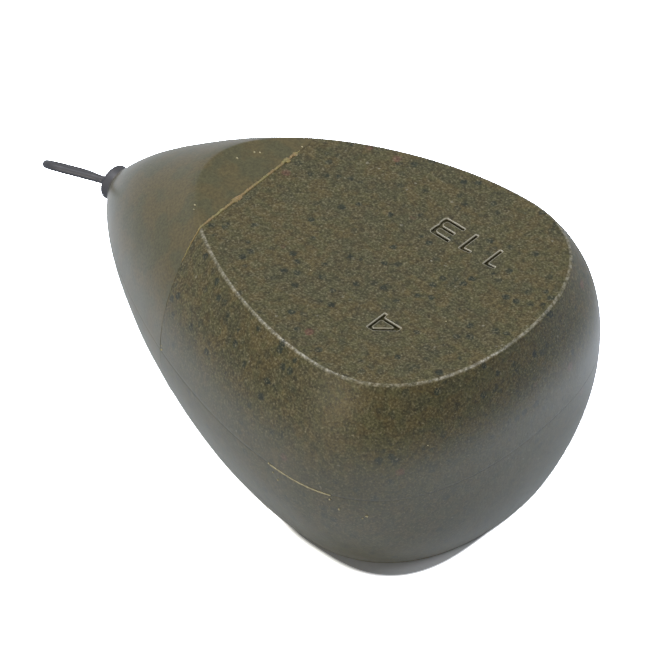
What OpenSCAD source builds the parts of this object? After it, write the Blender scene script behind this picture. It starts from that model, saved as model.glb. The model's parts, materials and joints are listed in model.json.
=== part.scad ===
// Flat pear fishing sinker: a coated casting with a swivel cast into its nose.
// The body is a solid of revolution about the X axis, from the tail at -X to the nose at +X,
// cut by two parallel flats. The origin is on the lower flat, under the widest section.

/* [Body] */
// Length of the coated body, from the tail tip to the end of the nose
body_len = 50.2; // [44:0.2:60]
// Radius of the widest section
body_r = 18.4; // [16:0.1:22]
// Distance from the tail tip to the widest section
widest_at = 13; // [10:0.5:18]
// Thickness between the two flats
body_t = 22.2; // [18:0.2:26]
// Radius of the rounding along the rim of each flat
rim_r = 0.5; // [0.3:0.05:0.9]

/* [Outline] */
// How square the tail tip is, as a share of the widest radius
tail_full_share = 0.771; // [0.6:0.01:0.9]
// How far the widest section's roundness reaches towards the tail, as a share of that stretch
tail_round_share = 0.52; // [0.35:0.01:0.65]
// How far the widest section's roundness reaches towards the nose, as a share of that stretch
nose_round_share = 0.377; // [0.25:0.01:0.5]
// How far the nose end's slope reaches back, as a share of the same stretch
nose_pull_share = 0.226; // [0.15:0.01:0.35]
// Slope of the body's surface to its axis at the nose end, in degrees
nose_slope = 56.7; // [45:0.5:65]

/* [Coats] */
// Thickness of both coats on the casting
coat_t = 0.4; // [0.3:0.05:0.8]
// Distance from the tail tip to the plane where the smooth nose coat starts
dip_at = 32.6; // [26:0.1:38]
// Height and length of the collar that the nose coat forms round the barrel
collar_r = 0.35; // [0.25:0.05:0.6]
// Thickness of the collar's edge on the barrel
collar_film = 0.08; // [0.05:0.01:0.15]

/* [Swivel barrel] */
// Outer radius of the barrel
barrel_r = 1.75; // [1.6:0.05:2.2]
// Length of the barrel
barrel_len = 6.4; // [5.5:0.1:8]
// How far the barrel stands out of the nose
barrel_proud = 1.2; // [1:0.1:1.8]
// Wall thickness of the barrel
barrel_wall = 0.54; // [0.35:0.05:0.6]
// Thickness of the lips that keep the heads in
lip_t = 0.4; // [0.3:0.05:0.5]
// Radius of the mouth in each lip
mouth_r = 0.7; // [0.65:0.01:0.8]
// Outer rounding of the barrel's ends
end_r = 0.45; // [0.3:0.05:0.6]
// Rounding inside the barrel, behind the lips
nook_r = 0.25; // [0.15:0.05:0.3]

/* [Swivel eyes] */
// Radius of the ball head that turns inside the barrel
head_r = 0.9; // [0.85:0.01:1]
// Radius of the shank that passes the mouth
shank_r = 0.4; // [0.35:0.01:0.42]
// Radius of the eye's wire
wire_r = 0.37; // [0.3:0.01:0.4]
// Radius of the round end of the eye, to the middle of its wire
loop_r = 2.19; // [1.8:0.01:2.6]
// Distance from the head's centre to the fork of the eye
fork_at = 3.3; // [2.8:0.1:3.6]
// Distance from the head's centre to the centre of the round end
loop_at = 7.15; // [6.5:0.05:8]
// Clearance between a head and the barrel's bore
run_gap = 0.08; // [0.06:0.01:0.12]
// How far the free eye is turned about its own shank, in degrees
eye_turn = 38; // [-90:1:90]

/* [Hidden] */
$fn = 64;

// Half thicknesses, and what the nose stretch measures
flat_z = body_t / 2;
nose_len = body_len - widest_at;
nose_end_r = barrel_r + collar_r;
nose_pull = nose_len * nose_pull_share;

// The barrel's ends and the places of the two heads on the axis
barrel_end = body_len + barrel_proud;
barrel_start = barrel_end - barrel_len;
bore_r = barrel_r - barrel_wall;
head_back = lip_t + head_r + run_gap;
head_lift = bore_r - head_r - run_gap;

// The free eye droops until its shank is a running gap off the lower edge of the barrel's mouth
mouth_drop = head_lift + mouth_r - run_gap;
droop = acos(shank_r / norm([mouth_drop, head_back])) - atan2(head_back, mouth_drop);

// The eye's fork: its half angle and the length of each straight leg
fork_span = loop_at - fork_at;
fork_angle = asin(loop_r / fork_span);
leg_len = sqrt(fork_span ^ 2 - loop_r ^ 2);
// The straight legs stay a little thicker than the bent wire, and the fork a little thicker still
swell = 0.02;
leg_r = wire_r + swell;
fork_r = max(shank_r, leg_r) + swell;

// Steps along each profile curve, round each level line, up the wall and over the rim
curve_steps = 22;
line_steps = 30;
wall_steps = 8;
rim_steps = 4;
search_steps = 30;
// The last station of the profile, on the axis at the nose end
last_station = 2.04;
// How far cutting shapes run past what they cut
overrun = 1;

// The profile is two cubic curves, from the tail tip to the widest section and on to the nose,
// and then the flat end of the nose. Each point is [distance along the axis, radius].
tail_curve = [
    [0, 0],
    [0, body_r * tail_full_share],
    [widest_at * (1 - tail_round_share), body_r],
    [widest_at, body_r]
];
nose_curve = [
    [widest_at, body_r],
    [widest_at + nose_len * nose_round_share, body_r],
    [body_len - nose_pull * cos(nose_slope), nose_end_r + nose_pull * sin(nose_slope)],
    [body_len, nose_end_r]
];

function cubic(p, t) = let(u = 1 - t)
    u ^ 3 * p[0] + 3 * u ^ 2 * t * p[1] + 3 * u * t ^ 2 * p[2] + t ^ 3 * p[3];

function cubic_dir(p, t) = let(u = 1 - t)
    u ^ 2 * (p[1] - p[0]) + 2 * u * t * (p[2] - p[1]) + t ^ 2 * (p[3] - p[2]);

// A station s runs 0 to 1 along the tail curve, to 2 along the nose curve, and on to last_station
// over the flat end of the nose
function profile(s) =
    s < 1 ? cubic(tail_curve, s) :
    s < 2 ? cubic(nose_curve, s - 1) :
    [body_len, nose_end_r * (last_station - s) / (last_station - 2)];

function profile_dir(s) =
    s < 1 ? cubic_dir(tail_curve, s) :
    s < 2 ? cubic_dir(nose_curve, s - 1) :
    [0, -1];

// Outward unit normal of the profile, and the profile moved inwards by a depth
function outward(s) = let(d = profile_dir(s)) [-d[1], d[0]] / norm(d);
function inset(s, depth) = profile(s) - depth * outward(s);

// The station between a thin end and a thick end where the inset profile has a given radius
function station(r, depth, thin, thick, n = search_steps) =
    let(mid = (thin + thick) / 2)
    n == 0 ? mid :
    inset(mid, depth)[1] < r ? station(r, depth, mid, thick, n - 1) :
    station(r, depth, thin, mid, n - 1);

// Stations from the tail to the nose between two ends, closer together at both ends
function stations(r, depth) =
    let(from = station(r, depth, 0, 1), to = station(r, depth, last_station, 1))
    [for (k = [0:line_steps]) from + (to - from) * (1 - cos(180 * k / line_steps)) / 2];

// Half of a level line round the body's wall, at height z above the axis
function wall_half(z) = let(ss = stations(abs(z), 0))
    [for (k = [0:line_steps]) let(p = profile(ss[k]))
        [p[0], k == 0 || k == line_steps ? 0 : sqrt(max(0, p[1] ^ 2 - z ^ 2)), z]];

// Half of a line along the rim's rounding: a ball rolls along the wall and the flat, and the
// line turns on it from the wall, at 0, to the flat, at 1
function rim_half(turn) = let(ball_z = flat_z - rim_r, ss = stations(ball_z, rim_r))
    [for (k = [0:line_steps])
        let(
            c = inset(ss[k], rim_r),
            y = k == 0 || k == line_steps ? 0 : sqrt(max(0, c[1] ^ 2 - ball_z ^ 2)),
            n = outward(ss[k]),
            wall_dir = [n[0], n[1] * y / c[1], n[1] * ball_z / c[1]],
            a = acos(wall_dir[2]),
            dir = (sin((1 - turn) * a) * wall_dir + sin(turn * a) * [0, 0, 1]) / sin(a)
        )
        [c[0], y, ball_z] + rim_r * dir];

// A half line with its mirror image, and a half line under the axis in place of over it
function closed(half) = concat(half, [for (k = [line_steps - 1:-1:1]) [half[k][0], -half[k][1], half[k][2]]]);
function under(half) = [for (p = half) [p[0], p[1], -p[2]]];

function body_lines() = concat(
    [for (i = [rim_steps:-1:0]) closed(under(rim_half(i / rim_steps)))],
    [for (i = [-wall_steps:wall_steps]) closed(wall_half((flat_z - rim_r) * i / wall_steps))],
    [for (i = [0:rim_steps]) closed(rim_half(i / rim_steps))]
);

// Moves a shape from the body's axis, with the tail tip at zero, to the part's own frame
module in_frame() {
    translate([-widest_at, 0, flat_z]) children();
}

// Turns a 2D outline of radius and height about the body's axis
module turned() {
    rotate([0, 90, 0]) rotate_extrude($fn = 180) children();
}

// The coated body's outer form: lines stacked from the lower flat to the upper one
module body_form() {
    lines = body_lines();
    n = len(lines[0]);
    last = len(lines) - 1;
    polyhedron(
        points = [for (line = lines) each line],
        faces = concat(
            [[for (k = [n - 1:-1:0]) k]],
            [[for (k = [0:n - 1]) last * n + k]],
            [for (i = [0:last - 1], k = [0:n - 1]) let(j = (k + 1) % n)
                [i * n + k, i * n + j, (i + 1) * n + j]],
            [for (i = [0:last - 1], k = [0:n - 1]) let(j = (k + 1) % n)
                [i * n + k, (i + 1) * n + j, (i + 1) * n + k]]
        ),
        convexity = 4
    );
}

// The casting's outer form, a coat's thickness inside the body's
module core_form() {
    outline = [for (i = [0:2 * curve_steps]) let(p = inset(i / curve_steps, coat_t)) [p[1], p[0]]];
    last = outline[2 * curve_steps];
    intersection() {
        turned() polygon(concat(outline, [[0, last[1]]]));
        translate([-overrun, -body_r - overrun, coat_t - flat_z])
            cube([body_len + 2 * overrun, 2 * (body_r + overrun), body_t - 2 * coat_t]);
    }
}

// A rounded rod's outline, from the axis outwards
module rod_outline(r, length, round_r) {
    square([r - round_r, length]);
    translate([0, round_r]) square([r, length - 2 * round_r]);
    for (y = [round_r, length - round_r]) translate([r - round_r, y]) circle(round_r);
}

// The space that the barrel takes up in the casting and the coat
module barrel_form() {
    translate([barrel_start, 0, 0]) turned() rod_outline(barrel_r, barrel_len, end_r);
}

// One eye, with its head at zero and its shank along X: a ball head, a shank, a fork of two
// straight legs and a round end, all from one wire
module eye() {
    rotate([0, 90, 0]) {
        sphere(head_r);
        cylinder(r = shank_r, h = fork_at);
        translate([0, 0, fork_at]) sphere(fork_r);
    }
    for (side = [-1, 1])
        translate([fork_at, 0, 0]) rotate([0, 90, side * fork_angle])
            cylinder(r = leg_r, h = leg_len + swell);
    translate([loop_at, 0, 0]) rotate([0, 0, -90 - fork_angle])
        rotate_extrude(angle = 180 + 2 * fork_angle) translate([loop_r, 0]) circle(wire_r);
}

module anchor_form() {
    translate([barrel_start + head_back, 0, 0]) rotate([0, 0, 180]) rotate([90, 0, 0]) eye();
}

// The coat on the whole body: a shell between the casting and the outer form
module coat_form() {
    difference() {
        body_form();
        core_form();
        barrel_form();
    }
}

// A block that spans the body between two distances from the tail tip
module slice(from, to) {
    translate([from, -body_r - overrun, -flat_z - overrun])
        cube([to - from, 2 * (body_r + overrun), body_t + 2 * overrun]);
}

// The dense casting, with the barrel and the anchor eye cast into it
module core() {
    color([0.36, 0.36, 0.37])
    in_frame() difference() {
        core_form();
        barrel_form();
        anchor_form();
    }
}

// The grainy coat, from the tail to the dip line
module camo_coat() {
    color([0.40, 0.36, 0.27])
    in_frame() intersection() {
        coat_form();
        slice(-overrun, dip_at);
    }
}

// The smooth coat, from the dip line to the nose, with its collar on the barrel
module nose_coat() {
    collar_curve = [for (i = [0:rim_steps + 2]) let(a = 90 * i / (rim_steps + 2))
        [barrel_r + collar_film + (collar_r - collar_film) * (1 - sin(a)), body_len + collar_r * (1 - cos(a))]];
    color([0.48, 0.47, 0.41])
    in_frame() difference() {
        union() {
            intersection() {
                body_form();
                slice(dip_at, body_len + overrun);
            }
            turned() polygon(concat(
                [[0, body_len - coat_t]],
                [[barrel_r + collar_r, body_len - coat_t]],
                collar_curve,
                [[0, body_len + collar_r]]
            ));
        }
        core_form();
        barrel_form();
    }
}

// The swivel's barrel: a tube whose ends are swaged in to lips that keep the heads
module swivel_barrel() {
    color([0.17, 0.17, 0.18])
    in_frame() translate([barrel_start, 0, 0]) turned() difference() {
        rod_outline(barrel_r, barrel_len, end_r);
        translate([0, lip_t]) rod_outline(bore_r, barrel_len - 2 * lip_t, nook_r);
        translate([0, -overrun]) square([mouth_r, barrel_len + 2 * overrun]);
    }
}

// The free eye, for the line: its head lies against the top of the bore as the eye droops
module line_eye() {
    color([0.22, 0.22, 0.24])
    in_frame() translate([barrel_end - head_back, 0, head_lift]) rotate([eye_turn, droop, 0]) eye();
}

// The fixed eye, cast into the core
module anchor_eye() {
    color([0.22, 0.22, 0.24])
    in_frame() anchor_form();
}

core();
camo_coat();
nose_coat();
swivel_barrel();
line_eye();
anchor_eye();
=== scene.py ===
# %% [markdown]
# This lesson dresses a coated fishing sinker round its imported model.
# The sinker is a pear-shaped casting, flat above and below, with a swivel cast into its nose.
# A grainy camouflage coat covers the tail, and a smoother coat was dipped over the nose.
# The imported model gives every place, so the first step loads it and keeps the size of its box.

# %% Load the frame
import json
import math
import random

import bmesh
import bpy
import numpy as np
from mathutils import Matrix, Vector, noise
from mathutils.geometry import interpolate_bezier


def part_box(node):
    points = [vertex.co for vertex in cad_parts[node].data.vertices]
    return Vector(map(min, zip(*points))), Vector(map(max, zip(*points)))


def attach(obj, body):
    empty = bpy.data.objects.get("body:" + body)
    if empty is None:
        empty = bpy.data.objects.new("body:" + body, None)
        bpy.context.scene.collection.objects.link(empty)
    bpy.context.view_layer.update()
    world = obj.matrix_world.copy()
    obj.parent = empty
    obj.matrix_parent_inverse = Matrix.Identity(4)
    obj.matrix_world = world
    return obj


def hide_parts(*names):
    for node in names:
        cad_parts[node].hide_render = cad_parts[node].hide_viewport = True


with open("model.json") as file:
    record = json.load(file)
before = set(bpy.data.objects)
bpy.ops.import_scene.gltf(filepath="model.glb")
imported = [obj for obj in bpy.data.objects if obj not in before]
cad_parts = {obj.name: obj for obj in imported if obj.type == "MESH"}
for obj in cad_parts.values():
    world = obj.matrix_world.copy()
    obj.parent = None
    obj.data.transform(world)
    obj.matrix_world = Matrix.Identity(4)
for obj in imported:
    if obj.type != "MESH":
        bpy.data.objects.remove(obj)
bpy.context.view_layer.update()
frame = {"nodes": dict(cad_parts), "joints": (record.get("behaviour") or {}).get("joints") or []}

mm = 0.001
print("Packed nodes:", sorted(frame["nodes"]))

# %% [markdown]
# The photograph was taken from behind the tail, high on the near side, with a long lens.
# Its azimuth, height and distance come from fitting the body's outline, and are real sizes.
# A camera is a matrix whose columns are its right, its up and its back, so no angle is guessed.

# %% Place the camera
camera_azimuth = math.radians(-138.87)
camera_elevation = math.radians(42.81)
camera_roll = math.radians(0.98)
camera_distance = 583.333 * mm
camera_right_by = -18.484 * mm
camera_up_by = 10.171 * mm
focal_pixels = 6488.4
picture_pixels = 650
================
WHAT YOU WILL DO ->
Only the lines from the first line of the material above through the line that contains "rim_r = 0.5; // [0.3:0.05:0.9]" should be quoted, each one exactly.

TASK SOLUTION ->
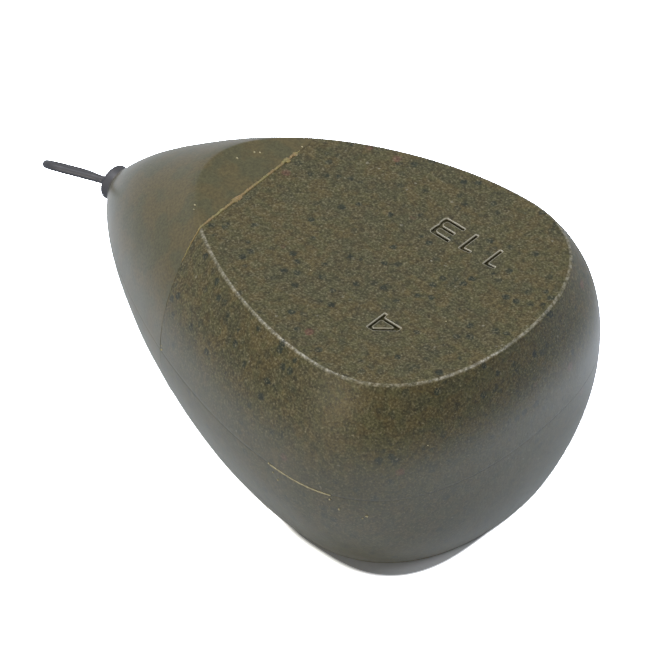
What OpenSCAD source builds the parts of this object? After it, write the Blender scene script behind this picture. It starts from that model, saved as model.glb. The model's parts, materials and joints are listed in model.json.
=== part.scad ===
// Flat pear fishing sinker: a coated casting with a swivel cast into its nose.
// The body is a solid of revolution about the X axis, from the tail at -X to the nose at +X,
// cut by two parallel flats. The origin is on the lower flat, under the widest section.

/* [Body] */
// Length of the coated body, from the tail tip to the end of the nose
body_len = 50.2; // [44:0.2:60]
// Radius of the widest section
body_r = 18.4; // [16:0.1:22]
// Distance from the tail tip to the widest section
widest_at = 13; // [10:0.5:18]
// Thickness between the two flats
body_t = 22.2; // [18:0.2:26]
// Radius of the rounding along the rim of each flat
rim_r = 0.5; // [0.3:0.05:0.9]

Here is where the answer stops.